When finally granted by the emperor as a sign of his sharing his authority and giving rights and liberties to his subjects, the 1889 Constitution of the Empire of Japan (the Meiji Constitution) provided for the Imperial Diet (Teikoku Gikai), composed of a popularly elected House of Representatives with a very limited franchise of male citizens who paid ¥15 in national taxes, about 1 percent of the population; the House of Peers, composed of nobility and imperial appointees; and a cabinet responsible to the emperor and independent of the legislature. The Diet could approve government legislation and initiate laws, make representations to the government, and submit petitions to the emperor. Nevertheless, in spite of these institutional changes, sovereignty still resided in the emperor on the basis of his divine ancestry. The new constitution specified a form of government that was still authoritarian in character, with the emperor holding the ultimate power and only minimal concessions made to popular rights and parliamentary mechanisms. Party participation was recognized as part of the political process. The Meiji Constitution was to last as the fundamental law until 1947.

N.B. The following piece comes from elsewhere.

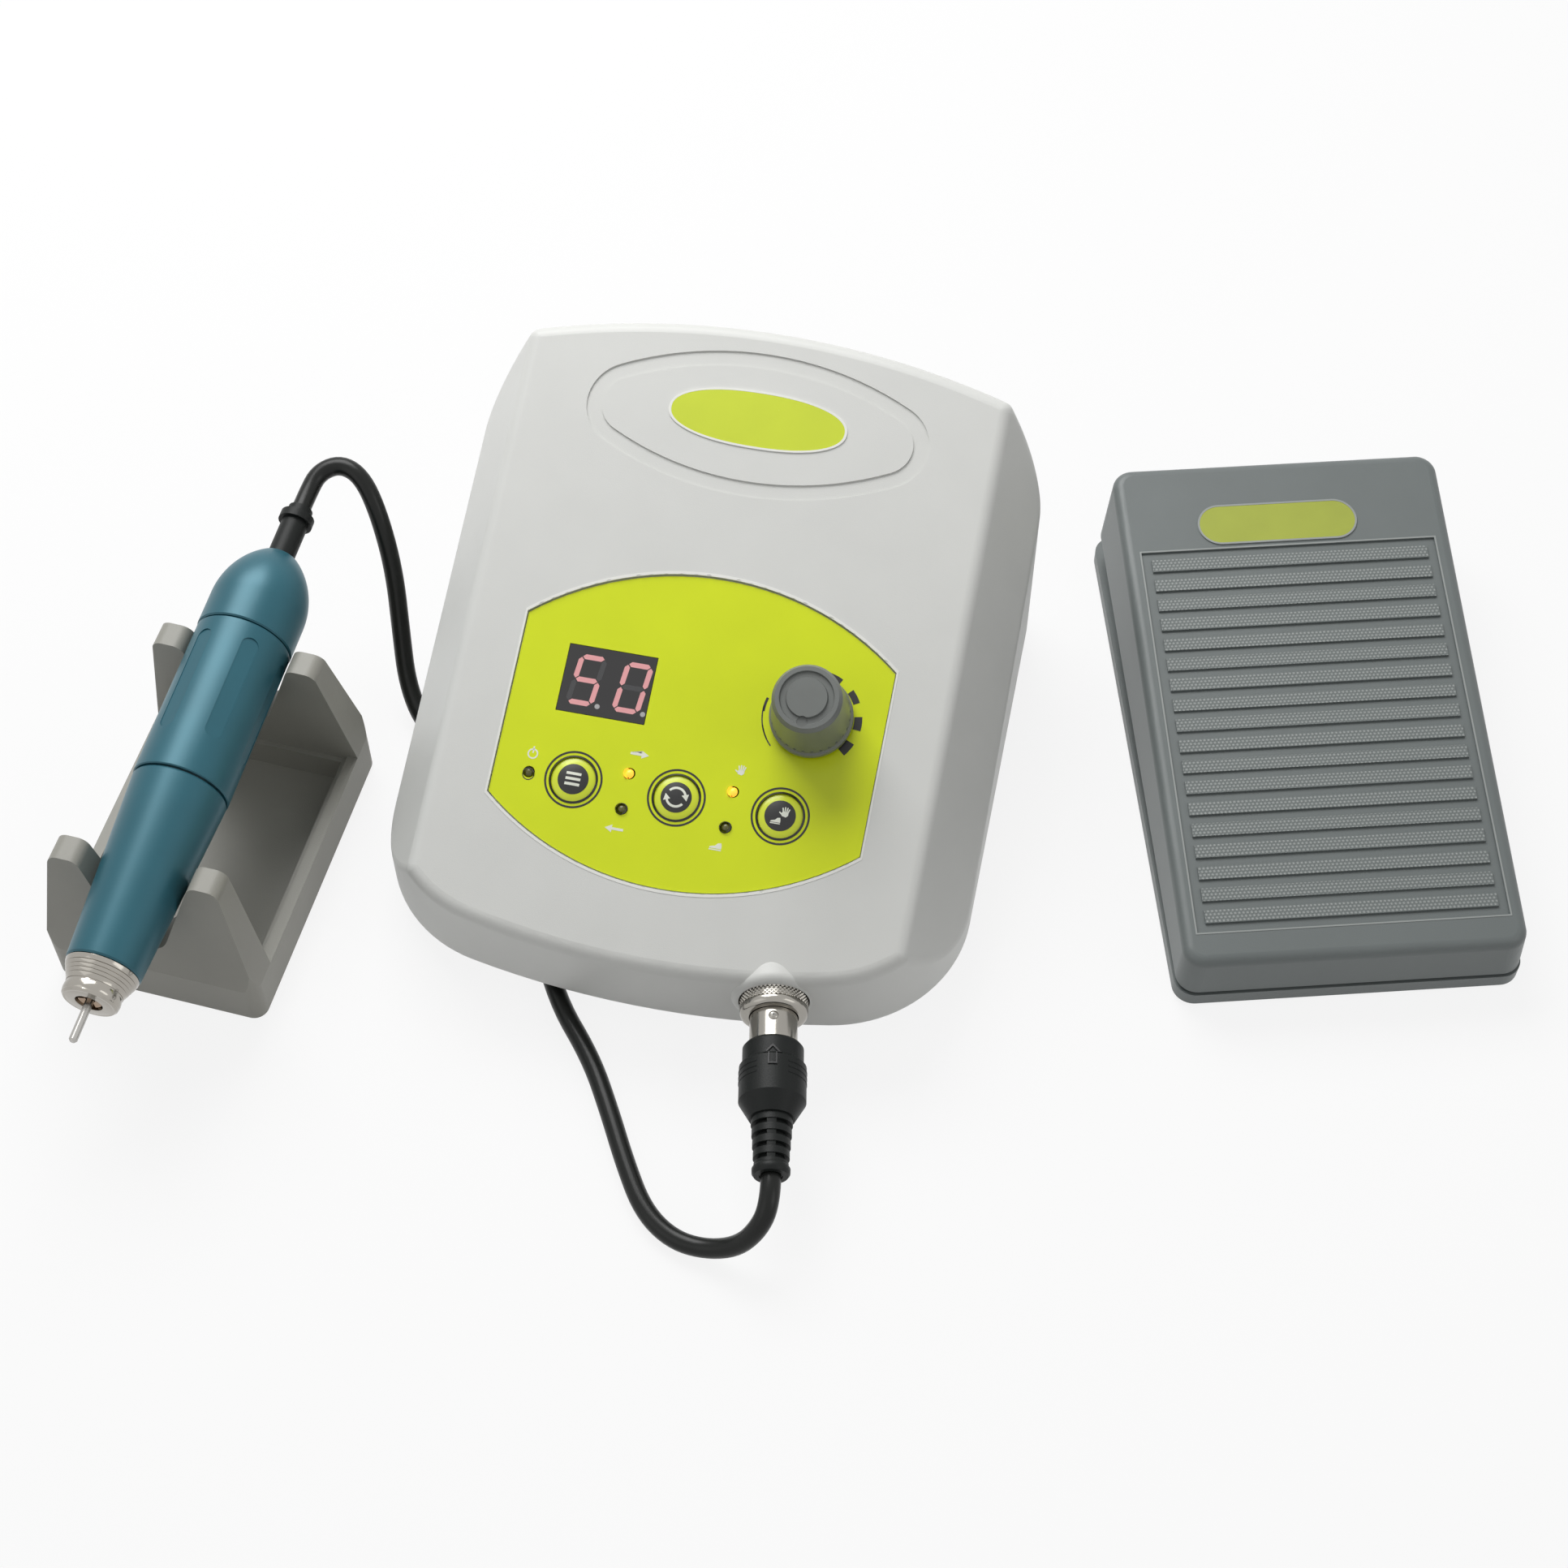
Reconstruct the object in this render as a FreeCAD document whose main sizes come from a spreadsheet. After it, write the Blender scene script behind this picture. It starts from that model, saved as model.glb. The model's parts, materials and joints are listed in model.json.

The first national election was held in 1890, and 300 members were elected to the House of Representatives. The Jiyuto and Kaishinto parties had been revived in anticipation of the election and together won more than half of the seats. The House of Representatives soon became the arena for disputes between the politicians and the government bureaucracy over large issues, such as the budget, the ambiguity of the constitution on the Diet's authority, and the desire of the Diet to interpret the "will of the emperor" versus the oligarchy's position that the cabinet and administration should "transcend" all conflicting political forces. The main leverage the Diet had was in its approval or disapproval of the budget, and it successfully wielded its authority henceforth.
In the early years of constitutional government, the strengths and weaknesses of the Meiji Constitution were revealed. A small clique of Satsuma and Choshu elite continued to rule Japan, becoming institutionalized as an extraconstitutional body of genro (elder statesmen). Collectively, the genro made decisions reserved for the emperor, and the genro, not the emperor, controlled the government politically. Throughout the period, however, political problems were usually solved through compromise, and political parties gradually increased their power over the government and held an ever larger role in the political process as a result.
Between 1891 and 1895, Ito served as prime minister with a cabinet composed mostly of genro who wanted to establish a government party to control the House of Representatives. Although not fully realized, the trend toward party politics was well established.